● **Set task**:
Would you quote the material below from its first line through the line containing "BED_MARGIN = 0.2", exactly and with both ends included?
○ ○ ○ ○ ○ ○ ○
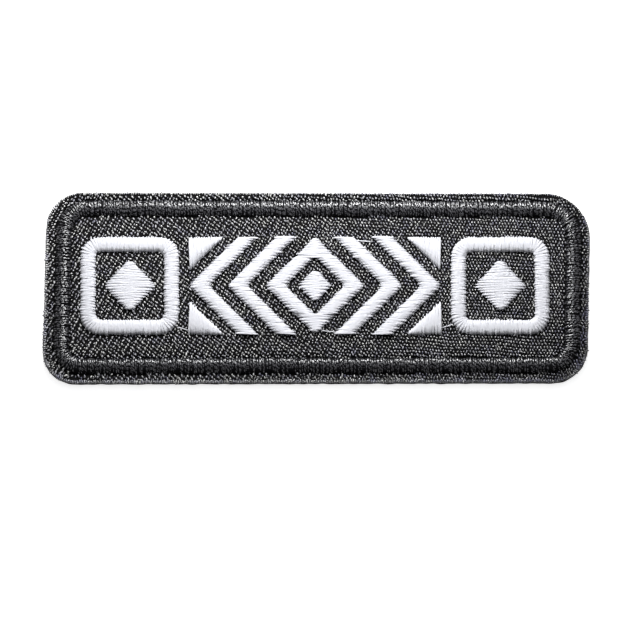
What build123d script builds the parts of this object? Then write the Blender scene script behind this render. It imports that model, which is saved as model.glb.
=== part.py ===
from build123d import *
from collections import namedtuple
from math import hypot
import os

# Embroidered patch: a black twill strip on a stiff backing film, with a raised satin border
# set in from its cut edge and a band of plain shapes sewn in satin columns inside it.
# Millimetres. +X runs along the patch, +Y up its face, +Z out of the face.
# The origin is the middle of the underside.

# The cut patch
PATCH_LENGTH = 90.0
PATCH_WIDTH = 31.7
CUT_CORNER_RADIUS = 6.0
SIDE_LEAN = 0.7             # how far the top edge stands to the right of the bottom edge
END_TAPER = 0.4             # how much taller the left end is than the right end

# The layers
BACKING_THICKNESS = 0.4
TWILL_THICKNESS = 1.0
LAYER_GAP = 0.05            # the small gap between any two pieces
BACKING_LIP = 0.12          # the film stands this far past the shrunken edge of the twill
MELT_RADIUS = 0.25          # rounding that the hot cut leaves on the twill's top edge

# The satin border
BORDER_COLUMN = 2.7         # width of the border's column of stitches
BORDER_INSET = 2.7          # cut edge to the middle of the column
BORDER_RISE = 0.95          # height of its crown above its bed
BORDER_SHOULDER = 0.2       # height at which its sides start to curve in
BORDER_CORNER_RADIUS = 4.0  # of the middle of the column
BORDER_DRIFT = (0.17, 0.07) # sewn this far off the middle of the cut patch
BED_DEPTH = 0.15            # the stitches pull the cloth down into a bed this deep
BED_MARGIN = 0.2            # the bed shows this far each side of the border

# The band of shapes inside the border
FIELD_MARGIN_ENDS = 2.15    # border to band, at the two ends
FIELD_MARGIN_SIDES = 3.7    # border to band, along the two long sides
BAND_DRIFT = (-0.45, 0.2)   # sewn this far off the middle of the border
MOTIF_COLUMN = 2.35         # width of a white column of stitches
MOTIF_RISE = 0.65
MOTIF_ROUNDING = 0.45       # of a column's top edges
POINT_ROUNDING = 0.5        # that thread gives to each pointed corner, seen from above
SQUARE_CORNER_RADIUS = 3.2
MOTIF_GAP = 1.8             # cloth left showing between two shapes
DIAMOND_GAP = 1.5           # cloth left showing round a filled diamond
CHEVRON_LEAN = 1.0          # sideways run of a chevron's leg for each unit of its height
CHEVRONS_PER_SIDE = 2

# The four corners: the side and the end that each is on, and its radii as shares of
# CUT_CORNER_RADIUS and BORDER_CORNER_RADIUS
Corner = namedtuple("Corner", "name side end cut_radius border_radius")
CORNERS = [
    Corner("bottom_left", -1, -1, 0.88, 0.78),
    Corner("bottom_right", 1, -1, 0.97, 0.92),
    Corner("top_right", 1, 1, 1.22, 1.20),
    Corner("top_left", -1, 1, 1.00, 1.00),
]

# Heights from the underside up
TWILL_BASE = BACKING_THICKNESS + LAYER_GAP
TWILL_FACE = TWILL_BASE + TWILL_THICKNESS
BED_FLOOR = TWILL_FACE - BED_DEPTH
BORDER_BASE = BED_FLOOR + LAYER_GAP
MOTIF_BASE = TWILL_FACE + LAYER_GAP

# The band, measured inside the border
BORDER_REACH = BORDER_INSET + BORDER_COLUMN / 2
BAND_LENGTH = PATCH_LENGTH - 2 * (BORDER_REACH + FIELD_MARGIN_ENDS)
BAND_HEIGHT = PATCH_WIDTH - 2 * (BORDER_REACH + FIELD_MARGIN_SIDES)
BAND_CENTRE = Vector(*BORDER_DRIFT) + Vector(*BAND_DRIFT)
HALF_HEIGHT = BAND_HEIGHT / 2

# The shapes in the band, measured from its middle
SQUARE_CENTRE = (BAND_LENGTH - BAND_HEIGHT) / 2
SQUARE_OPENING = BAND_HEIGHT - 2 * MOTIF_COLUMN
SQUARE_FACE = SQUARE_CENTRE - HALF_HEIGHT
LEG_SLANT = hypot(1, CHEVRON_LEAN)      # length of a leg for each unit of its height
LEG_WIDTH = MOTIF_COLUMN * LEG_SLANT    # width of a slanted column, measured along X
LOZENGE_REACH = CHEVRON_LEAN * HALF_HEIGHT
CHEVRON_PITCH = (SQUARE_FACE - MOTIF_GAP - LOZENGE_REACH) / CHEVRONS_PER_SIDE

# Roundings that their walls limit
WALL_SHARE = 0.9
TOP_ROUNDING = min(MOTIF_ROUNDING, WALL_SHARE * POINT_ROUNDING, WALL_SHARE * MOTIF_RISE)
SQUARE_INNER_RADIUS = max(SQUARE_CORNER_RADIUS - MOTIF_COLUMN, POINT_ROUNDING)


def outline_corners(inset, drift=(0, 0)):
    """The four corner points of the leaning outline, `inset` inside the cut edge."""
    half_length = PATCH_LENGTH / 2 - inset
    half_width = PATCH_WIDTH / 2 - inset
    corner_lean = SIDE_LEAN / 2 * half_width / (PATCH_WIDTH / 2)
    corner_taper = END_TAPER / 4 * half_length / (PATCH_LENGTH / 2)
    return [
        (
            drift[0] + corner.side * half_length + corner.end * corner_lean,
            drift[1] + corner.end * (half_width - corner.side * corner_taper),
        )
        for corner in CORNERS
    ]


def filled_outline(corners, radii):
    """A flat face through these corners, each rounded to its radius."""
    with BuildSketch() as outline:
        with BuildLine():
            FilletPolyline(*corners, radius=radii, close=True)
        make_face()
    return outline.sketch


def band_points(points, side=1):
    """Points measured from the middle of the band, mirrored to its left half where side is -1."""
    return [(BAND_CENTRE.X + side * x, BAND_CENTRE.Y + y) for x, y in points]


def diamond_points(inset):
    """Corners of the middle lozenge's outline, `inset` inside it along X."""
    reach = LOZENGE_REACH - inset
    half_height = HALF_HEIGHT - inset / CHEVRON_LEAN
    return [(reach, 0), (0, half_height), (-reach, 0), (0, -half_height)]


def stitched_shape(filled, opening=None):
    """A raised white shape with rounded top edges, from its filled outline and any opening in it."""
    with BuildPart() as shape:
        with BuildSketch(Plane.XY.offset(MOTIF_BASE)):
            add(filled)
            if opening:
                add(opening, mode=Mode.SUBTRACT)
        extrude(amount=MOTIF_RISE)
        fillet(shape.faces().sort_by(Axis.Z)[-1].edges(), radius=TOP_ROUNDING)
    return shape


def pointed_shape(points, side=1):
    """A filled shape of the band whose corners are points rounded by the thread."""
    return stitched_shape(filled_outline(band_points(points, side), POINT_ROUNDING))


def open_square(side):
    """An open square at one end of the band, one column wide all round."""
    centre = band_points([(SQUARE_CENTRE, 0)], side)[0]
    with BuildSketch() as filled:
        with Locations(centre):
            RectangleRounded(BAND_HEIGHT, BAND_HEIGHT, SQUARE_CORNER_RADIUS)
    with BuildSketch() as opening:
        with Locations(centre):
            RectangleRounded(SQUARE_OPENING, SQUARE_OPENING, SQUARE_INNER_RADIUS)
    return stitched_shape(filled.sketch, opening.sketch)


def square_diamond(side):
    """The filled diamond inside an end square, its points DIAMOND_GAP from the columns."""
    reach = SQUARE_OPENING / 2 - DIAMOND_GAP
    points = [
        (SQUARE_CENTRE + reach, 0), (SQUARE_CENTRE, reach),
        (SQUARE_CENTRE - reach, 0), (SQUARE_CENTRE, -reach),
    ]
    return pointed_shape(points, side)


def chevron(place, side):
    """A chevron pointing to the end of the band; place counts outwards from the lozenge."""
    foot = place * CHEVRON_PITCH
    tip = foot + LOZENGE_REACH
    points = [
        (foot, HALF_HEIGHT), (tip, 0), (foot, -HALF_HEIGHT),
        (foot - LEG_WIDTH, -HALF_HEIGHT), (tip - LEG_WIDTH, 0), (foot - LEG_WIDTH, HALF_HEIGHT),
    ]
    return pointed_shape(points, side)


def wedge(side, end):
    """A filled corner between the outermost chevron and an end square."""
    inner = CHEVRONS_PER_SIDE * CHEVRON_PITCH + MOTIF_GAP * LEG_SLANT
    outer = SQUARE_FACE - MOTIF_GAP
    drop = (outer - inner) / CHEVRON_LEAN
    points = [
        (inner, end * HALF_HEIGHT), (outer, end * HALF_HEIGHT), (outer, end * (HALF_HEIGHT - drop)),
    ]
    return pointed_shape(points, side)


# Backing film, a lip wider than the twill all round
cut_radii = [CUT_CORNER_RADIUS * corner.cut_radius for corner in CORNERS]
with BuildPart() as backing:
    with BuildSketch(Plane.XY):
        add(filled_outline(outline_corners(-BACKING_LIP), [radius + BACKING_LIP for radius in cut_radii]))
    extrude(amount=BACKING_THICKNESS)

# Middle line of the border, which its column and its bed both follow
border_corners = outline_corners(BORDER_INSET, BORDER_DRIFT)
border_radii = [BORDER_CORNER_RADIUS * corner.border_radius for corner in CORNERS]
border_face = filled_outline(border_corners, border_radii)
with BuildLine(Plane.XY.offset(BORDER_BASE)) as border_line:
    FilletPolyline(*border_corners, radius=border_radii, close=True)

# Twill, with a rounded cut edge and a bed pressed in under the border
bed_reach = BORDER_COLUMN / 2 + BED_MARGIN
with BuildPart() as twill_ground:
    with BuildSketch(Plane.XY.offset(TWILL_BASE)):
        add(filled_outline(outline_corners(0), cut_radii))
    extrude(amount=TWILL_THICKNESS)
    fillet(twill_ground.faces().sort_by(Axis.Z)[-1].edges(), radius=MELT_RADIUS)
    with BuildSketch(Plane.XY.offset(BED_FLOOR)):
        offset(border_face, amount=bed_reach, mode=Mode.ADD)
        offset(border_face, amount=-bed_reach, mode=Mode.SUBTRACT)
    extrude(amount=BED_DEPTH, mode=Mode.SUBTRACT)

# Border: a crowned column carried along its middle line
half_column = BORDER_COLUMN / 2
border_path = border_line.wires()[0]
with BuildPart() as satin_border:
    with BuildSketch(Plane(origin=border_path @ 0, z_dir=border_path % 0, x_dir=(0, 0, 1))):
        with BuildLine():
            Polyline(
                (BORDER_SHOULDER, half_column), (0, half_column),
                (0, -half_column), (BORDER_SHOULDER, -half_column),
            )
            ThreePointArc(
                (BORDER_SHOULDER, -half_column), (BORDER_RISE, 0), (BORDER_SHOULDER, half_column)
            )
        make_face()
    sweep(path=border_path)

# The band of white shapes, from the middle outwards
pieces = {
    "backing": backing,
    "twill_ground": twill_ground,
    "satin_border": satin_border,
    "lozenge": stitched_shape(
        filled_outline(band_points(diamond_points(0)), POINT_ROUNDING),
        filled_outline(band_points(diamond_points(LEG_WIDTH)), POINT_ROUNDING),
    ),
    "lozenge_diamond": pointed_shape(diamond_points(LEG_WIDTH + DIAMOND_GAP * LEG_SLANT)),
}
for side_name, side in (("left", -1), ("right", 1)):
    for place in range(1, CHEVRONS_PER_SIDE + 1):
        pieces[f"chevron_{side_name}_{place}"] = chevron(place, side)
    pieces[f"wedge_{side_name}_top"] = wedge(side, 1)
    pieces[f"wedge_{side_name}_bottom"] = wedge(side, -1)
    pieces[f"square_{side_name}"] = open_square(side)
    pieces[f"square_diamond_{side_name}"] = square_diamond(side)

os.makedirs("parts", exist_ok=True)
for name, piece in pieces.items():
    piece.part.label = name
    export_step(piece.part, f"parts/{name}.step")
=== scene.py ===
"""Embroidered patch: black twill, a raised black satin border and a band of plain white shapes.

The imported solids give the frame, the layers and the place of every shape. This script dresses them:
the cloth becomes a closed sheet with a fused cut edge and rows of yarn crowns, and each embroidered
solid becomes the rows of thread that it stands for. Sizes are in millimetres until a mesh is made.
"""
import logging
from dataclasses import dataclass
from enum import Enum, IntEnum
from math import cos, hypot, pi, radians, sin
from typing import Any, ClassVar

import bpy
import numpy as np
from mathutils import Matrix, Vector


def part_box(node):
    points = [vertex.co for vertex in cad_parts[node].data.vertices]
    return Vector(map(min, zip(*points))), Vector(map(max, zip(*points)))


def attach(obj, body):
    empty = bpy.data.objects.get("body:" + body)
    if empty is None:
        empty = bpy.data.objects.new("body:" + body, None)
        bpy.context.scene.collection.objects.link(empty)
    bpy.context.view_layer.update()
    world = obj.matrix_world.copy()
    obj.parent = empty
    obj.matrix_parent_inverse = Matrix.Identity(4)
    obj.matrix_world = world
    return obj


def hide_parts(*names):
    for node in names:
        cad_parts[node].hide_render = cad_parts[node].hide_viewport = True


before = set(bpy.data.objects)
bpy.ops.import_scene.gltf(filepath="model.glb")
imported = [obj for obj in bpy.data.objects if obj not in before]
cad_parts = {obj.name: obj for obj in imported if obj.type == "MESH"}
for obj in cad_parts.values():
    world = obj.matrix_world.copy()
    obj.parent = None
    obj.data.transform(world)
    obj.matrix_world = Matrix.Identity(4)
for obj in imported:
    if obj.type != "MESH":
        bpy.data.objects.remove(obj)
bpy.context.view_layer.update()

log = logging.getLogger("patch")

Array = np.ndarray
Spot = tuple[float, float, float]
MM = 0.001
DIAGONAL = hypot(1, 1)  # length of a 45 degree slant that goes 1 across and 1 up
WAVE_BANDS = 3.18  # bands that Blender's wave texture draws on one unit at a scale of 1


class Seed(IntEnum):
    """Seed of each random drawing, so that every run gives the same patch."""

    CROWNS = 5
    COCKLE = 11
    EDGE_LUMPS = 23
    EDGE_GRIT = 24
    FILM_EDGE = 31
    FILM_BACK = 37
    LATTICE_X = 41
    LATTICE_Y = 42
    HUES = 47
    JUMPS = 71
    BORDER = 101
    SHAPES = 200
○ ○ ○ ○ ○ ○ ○
● **Correct output**:
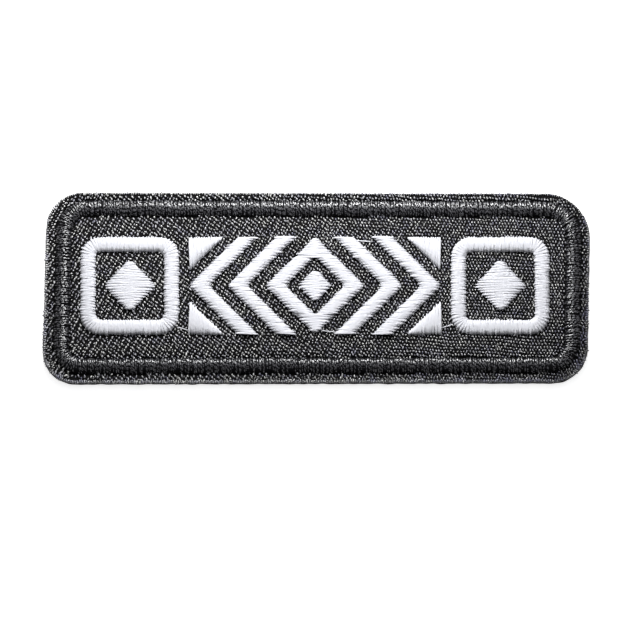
What build123d script builds the parts of this object? Then write the Blender scene script behind this render. It imports that model, which is saved as model.glb.
=== part.py ===
from build123d import *
from collections import namedtuple
from math import hypot
import os

# Embroidered patch: a black twill strip on a stiff backing film, with a raised satin border
# set in from its cut edge and a band of plain shapes sewn in satin columns inside it.
# Millimetres. +X runs along the patch, +Y up its face, +Z out of the face.
# The origin is the middle of the underside.

# The cut patch
PATCH_LENGTH = 90.0
PATCH_WIDTH = 31.7
CUT_CORNER_RADIUS = 6.0
SIDE_LEAN = 0.7             # how far the top edge stands to the right of the bottom edge
END_TAPER = 0.4             # how much taller the left end is than the right end

# The layers
BACKING_THICKNESS = 0.4
TWILL_THICKNESS = 1.0
LAYER_GAP = 0.05            # the small gap between any two pieces
BACKING_LIP = 0.12          # the film stands this far past the shrunken edge of the twill
MELT_RADIUS = 0.25          # rounding that the hot cut leaves on the twill's top edge

# The satin border
BORDER_COLUMN = 2.7         # width of the border's column of stitches
BORDER_INSET = 2.7          # cut edge to the middle of the column
BORDER_RISE = 0.95          # height of its crown above its bed
BORDER_SHOULDER = 0.2       # height at which its sides start to curve in
BORDER_CORNER_RADIUS = 4.0  # of the middle of the column
BORDER_DRIFT = (0.17, 0.07) # sewn this far off the middle of the cut patch
BED_DEPTH = 0.15            # the stitches pull the cloth down into a bed this deep
BED_MARGIN = 0.2            # the bed shows this far each side of the border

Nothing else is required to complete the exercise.